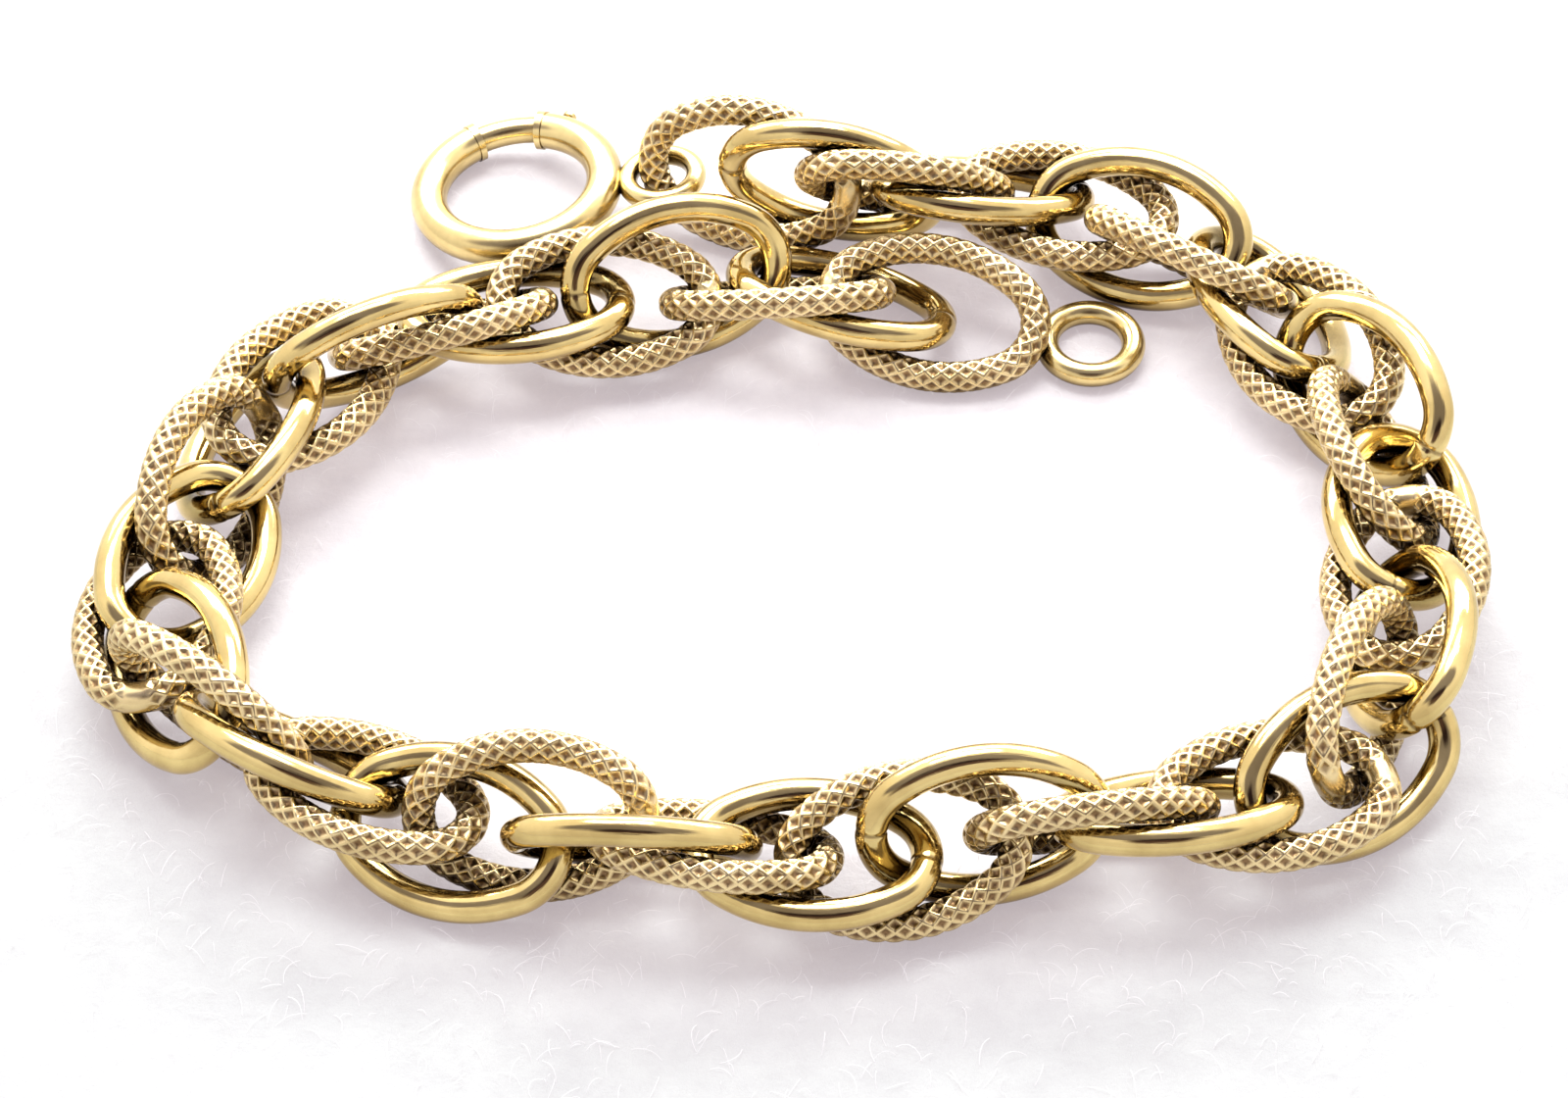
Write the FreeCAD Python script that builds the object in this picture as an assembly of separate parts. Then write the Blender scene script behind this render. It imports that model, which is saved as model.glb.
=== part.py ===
import FreeCAD, Part
import math
import os

os.makedirs("parts", exist_ok=True)

# Pocket watch chain laid in a loop on a flat surface. Millimetres, +Z up, z = 0 is the surface it lies on,
# the origin is the middle of the footprint.

# ---- driving dimensions -------------------------------------------------------------------------------
LINK_LENGTH = 11.5        # every link, outside, end to end
LINK_WIDTH = 7.9          # every link, outside, across
SMOOTH_WIRE = 1.46        # wire of the polished links
TEXTURED_WIRE = 1.50      # wire of the diamond textured links, over the crests
END_RADIUS = 2.45         # centreline radius of the two link ends

RING_RADIUS = 4.4         # bolt ring, centreline
RING_TUBE = 0.90          # bolt ring, outside radius of the tube
RING_BORE = 0.74          # bolt ring, inside radius of the tube
COLLAR_TUBE = 0.97        # thicker lips on both sides of the opening
COLLAR_DEG = 5.0
EXIT_DEG = 80.0           # the bolt leaves the tube here, measured round from the eye
SOCKET_DEG = 120.0        # the bolt enters the tube again here
SOCKET_DEPTH_DEG = 6.0
BORE_END_DEG = -78.0      # blind end of the bore, the spring stands on it
BOLT_RADIUS = 0.66
BOLT_TAIL_DEG = 10.0
BOLT_TIP_DEG = 123.5
KNOB_DEG = 66.0
KNOB_STEM = 0.17
SLOT_FROM_DEG = 19.0
SLOT_TO_DEG = 69.5
SLOT_WIDTH = 0.52
SPRING_WIRE = 0.07
SPRING_COIL = 0.53
SPRING_TURNS = 15
EYE_RADIUS = 1.70
EYE_WIRE = 0.50
EYE_REACH = 7.25          # from the middle of the bolt ring to the middle of its eye

END_RING_RADIUS = 2.09
END_RING_WIRE = 0.58

# Where every piece lies. One row per link, from the clasp to the free end: middle, long axis, width axis.
LINKS = [
    ( -1.6639,  19.4887,  3.6484,   0.94952, -0.31042,  0.04536,   0.09785,  0.43045,  0.89730),  # 1
    (  2.4283,  18.6981,  4.0212,   0.97611, -0.10874, -0.18813,   0.17824, -0.09453,  0.97944),  # 2
    (  5.9071,  18.5723,  3.9263,   0.87652,  0.23067, -0.42250,   0.48026, -0.47870,  0.73499),  # 3
    (  9.6807,  19.0071,  3.0189,   0.95910,  0.17302, -0.22405,   0.25520, -0.87098,  0.41985),  # 4
    ( 13.6702,  18.2235,  2.8015,   0.94729, -0.32035,  0.00321,  -0.31985, -0.94629, -0.04715),  # 5
    ( 17.2628,  16.7414,  2.6775,   0.92535, -0.37820,  0.02627,  -0.28869, -0.74788, -0.59778),  # 6
    ( 19.6497,  13.9963,  3.2140,   0.84843, -0.52873, -0.02459,   0.32261,  0.55340, -0.76790),  # 7
    ( 23.2810,  12.0443,  2.2174,   0.36219, -0.92982,  0.06518,   0.84459,  0.29780, -0.44496),  # 8
    ( 25.0274,   8.7805,  2.9214,   0.47318, -0.88096,  0.00276,   0.84064,  0.45245,  0.29767),  # 9
    ( 27.2595,   5.6042,  3.1886,   0.53384, -0.84477,  0.03722,   0.53697,  0.37267,  0.75682),  # 10
    ( 27.4545,   1.0620,  3.1277,   0.19911, -0.97878,  0.04849,  -0.66764, -0.09926,  0.73783),  # 11
    ( 28.5340,  -2.1243,  2.7988,  -0.14429, -0.98723,  0.06753,  -0.93753,  0.15822,  0.30984),  # 12
    ( 28.3388,  -6.1687,  3.0636,  -0.12331, -0.99144,  0.04291,  -0.96059,  0.10839, -0.25597),  # 13
    ( 28.0804, -10.3239,  3.4610,  -0.00130, -0.98496,  0.17277,  -0.69060, -0.12407, -0.71252),  # 14
    ( 25.8183, -13.7894,  3.7195,  -0.38752, -0.92182,  0.00921,   0.34351, -0.15367, -0.92649),  # 15
    ( 24.9434, -17.0964,  2.8165,  -0.84450, -0.53416, -0.03861,   0.43213, -0.63706, -0.63829),  # 16
    ( 21.5512, -18.8685,  3.0409,  -0.97440, -0.22277,  0.03033,   0.22079, -0.97361, -0.05782),  # 17
    ( 17.1253, -19.9518,  3.2643,  -0.98515, -0.16750,  0.03777,   0.16380, -0.85084,  0.49924),  # 18
    ( 13.4545, -20.7400,  3.5755,  -0.98259, -0.17636,  0.05840,   0.13468, -0.45966,  0.87783),  # 19
    (  8.7690, -21.0561,  3.7057,  -0.99248, -0.12135,  0.01600,  -0.03230,  0.38568,  0.92207),  # 20
    (  5.2050, -21.9092,  3.0081,  -0.98272, -0.14869, -0.11025,  -0.18511,  0.79278,  0.58072),  # 21
    (  1.2229, -22.0522,  2.9238,  -0.99762,  0.06864, -0.00609,   0.06817,  0.99595,  0.05858),  # 22
    ( -3.0722, -21.6586,  2.9985,  -0.98987,  0.13889,  0.02945,   0.10700,  0.86612, -0.48825),  # 23
    ( -6.6474, -21.8051,  3.5180,  -0.99836,  0.01435,  0.05537,  -0.04047,  0.50684, -0.86109),  # 24
    (-11.0714, -20.3445,  3.4367,  -0.99345,  0.07833, -0.08325,   0.02521, -0.56023, -0.82795),  # 25
    (-14.6081, -20.4293,  2.4117,  -0.92885,  0.36402, -0.06882,  -0.28214, -0.81546, -0.50539),  # 26
    (-18.3957, -18.4762,  2.9324,  -0.90424,  0.42571,  0.03349,  -0.41078, -0.88859,  0.20415),  # 27
    (-21.7464, -16.5896,  3.1459,  -0.90625,  0.37951,  0.18622,  -0.17146, -0.73263,  0.65867),  # 28
    (-25.4771, -14.4392,  3.9489,  -0.80240,  0.57437,  0.16200,   0.02083, -0.24433,  0.96947),  # 29
    (-27.3366, -11.6301,  3.0342,  -0.40725,  0.90828, -0.09583,   0.64880,  0.36155,  0.66958),  # 30
    (-28.4497,  -8.2960,  2.8629,   0.07636,  0.99644, -0.03581,   0.98142, -0.06877,  0.17914),  # 31
    (-27.3192,  -4.7994,  2.8259,   0.39206,  0.91991, -0.00763,   0.86033, -0.36958, -0.35106),  # 32
    (-26.4801,  -0.6757,  3.4590,   0.35153,  0.93452,  0.05567,   0.51889, -0.14500, -0.84245),  # 33
    (-25.0328,   3.0806,  2.6347,   0.22848,  0.97135, -0.06533,  -0.80985,  0.15239, -0.56650),  # 34
    (-22.7473,   5.7749,  3.1807,   0.55821,  0.82957, -0.01464,  -0.81884,  0.55366,  0.15152),  # 35
    (-19.3896,   7.6226,  3.8624,   0.88339,  0.46666, -0.04302,   0.15256, -0.19957,  0.96794),  # 36
    (-16.2946,   9.7160,  2.9208,   0.93001,  0.36723, -0.01521,   0.28073, -0.68300,  0.67432),  # 37
    (-12.8517,  11.1576,  2.7274,   0.99643,  0.07997,  0.02703,   0.07311, -0.97762,  0.19728),  # 38
    ( -8.6036,  11.6904,  2.7819,   0.99968,  0.01255, -0.02215,   0.00397, -0.93625, -0.35131),  # 39
    ( -5.1742,  12.9658,  3.2181,   0.95706,  0.28915,  0.02067,   0.20006, -0.60722, -0.76893),  # 40
    ( -0.2998,  11.8279,  2.8828,   0.99837,  0.04489,  0.03526,  -0.01040,  0.75052, -0.66077),  # 41
    (  2.7572,  12.6658,  2.0305,   0.95572, -0.27479, -0.10530,   0.22006,  0.90495, -0.36421),  # 42
    (  7.1578,  11.5419,  2.1764,   0.98083, -0.17465, -0.08648,   0.19487,  0.88511,  0.42263),  # 43
]
CASE_MIDDLE = (-13.2004, 20.7085, 1.5503)
CASE_TO_EYE = (0.99097, -0.03221, 0.13019)
CASE_NORMAL = (-0.12793, 0.06440, 0.98969)
END_RING_MIDDLE = (14.7750, 10.9960, 0.5830)

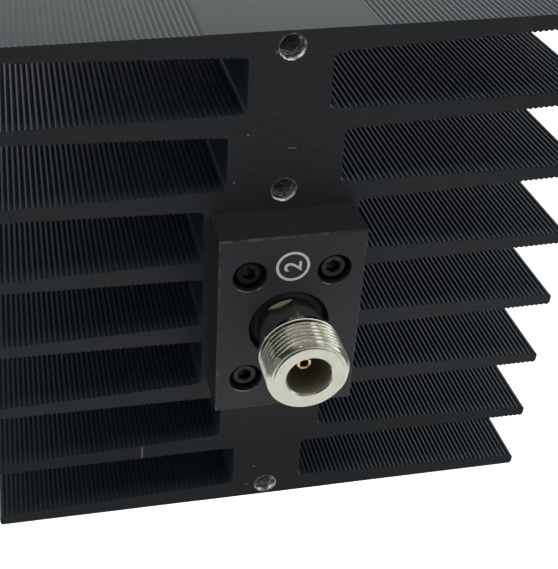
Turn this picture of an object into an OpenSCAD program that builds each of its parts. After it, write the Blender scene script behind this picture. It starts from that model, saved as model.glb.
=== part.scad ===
/* [Heat sink] */
// Number of fins on each side of the web
fin_count = 8; // [4:2:12]
// Distance from one fin's middle to the next
fin_pitch = 15.6; // [13.5:0.1:20]
// Thickness of a fin, taken to the centre plane
fin_root_t = 5.1; // [4:0.1:7]
// Thickness of a fin at its tip
fin_tip_t = 2.7; // [2:0.1:3.6]
// Share of the taper on the outward face, from the outermost fin to the middle one
fin_lean = [0, 0, 0.2, 0.45]; // [0:0.05:0.5]
// Width over the fin tips
sink_w = 122; // [90:1:160]
// Length of the extrusion
sink_len = 180; // [150:1:300]
// Rounding of the fin tips
tip_r = 0.8; // [0.3:0.1:1]
// Width of the web beside the outermost gaps
web_outer_w = 15.5; // [10:0.1:20]
// Width of the web beside the second gaps
web_mid_w = 22.2; // [16:0.1:26]
// Wall between the core's bore and the gaps beside it
core_wall = 5.35; // [4.5:0.05:8]
// Fillet where a fin meets the web
gap_fillet = 0.8; // [0.3:0.1:1.5]
// Bore through the core for the attenuator's carrier
core_bore_d = 20; // [19:0.1:26]

/* [Tapped holes in the ends] */
// Distance of the outer holes from the top and bottom faces
end_hole_margin = 3.15; // [2.8:0.05:7]
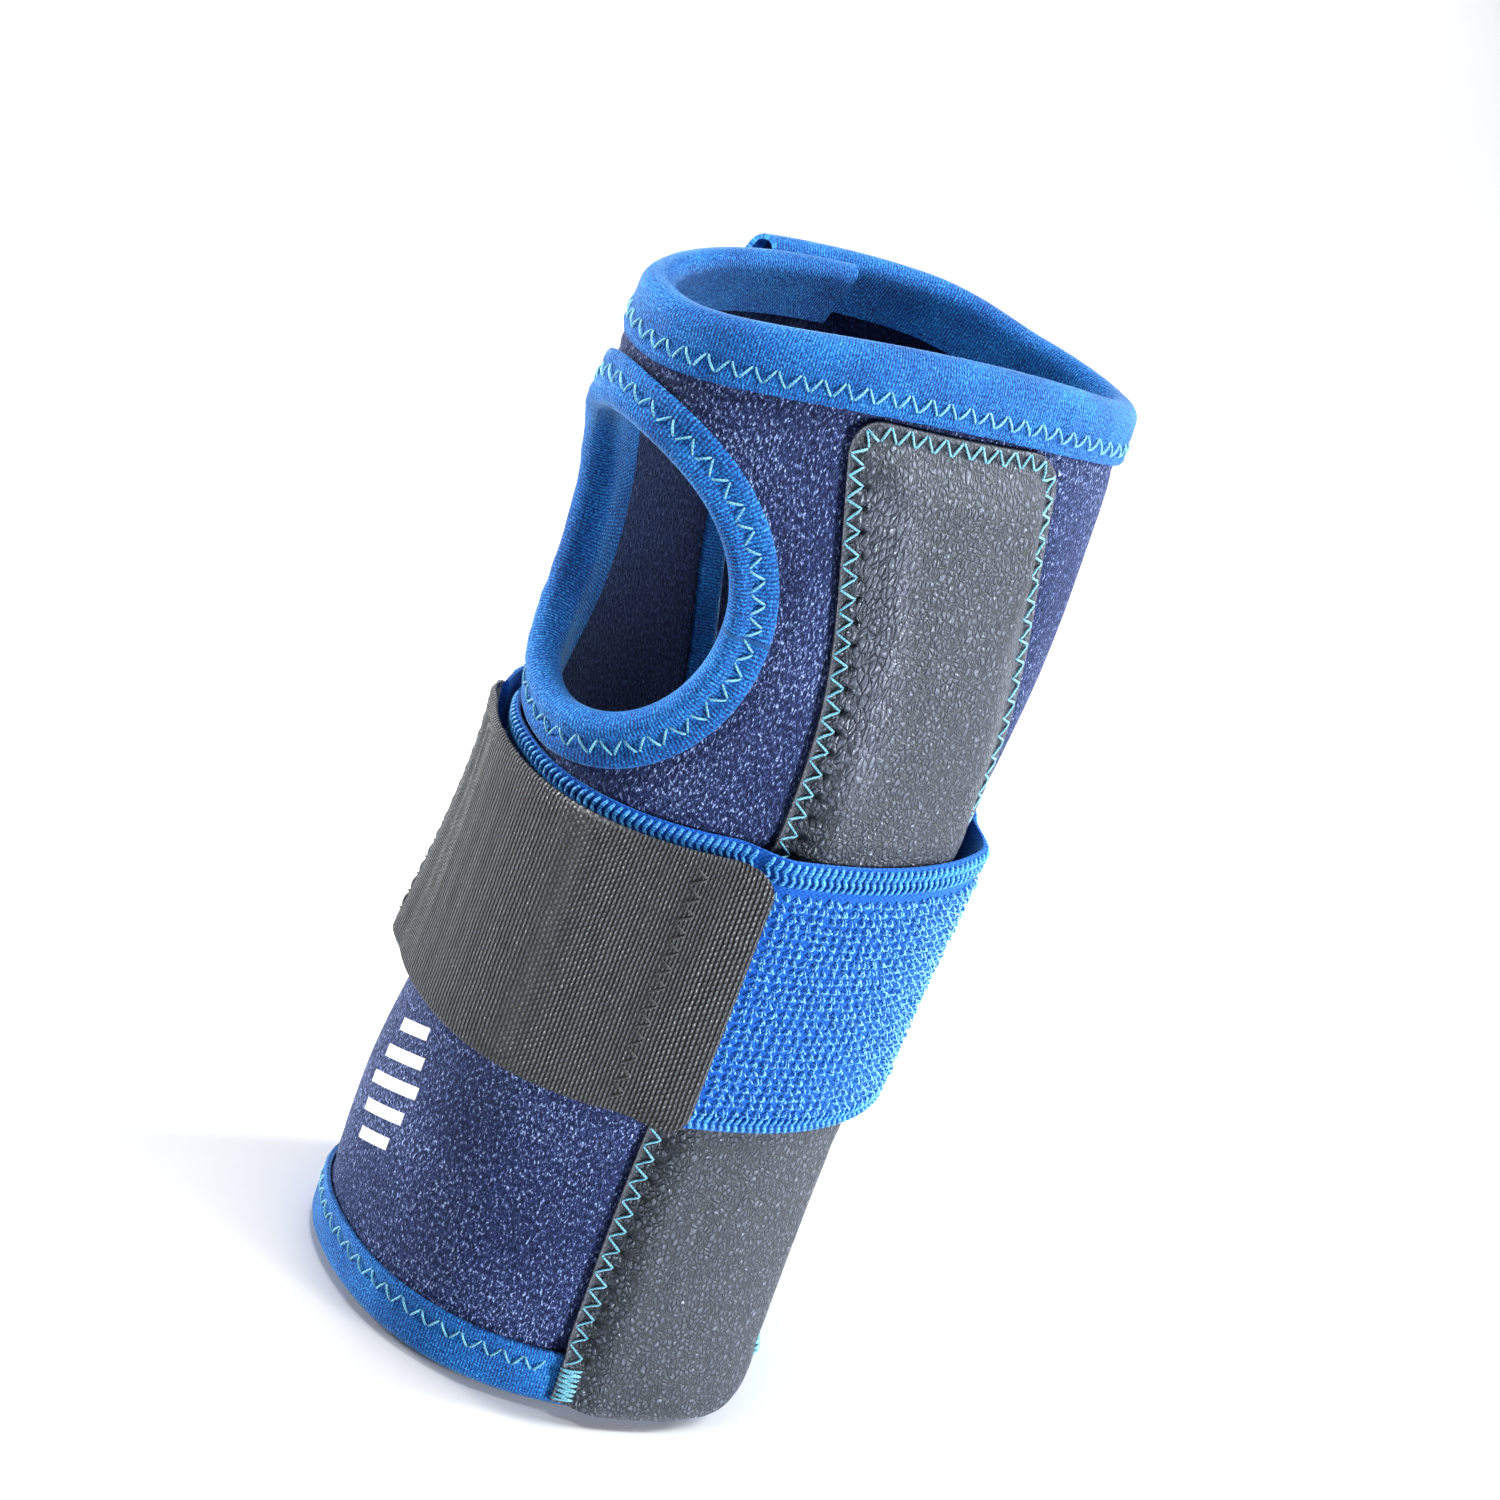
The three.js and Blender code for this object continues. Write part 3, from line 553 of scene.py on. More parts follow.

_Problem description_.
Reprint the data above from the opening line to the line holding "END_RADIUS = 2.45", inclusive, and nothing else.

_The answer_.
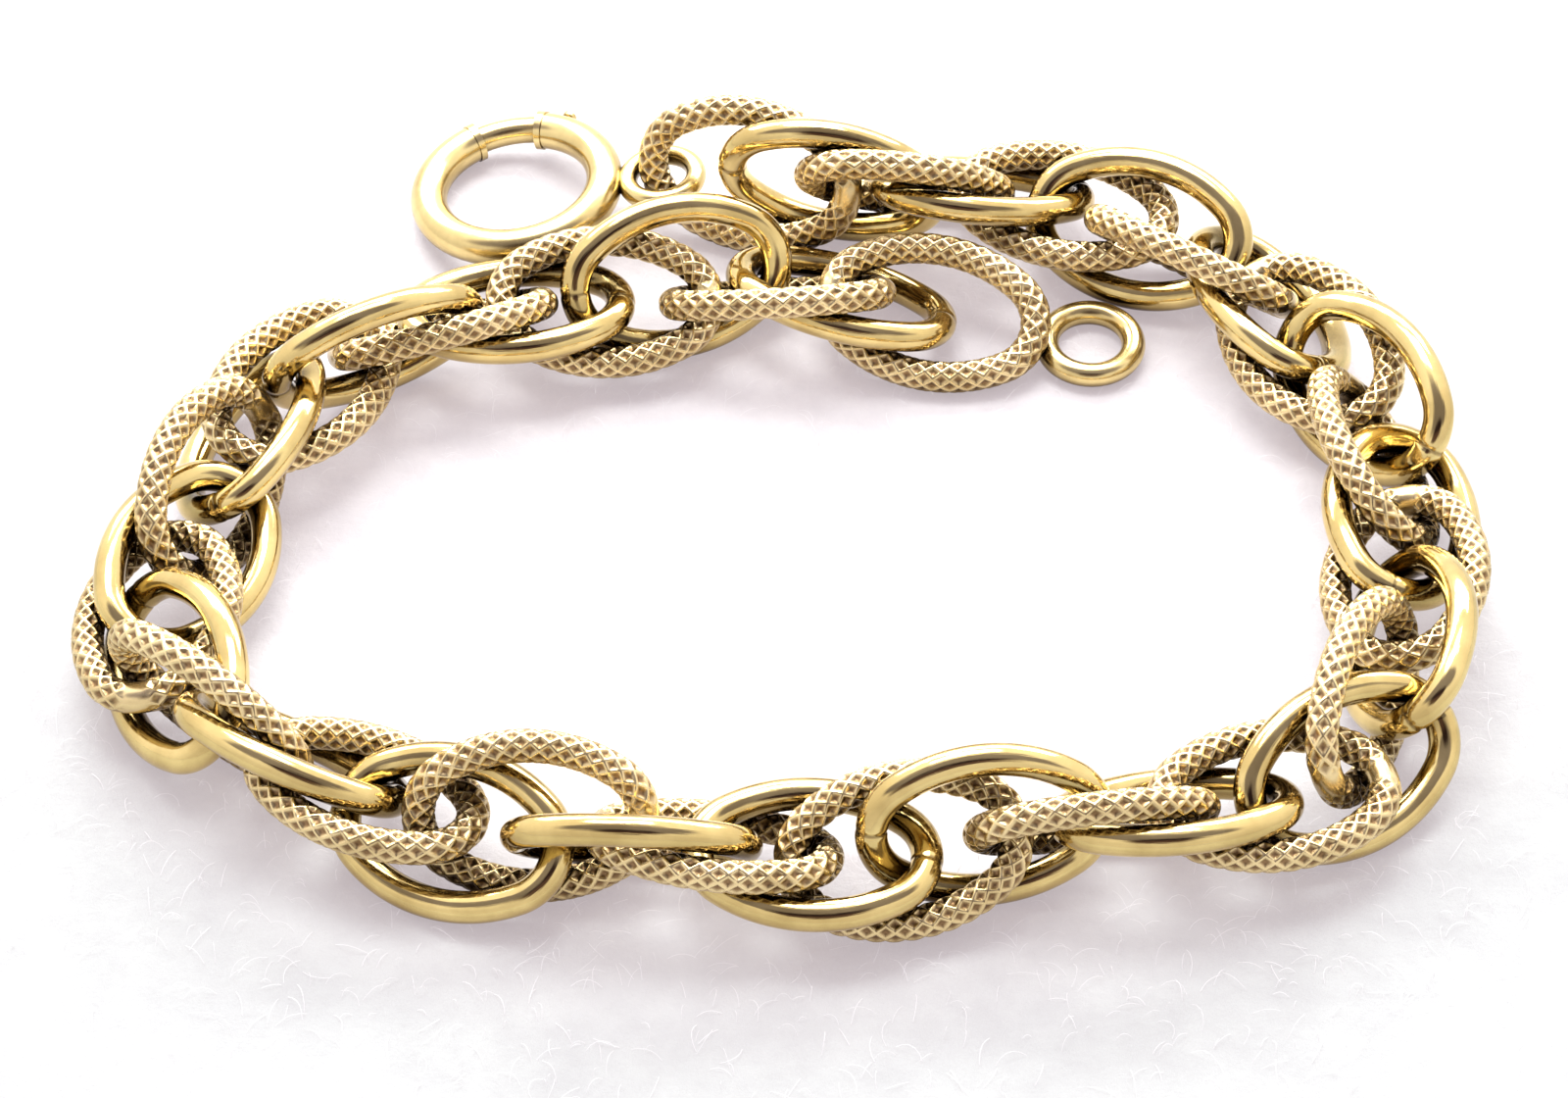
Write the FreeCAD Python script that builds the object in this picture as an assembly of separate parts. Then write the Blender scene script behind this render. It imports that model, which is saved as model.glb.
=== part.py ===
import FreeCAD, Part
import math
import os

os.makedirs("parts", exist_ok=True)

# Pocket watch chain laid in a loop on a flat surface. Millimetres, +Z up, z = 0 is the surface it lies on,
# the origin is the middle of the footprint.

# ---- driving dimensions -------------------------------------------------------------------------------
LINK_LENGTH = 11.5        # every link, outside, end to end
LINK_WIDTH = 7.9          # every link, outside, across
SMOOTH_WIRE = 1.46        # wire of the polished links
TEXTURED_WIRE = 1.50      # wire of the diamond textured links, over the crests
END_RADIUS = 2.45         # centreline radius of the two link ends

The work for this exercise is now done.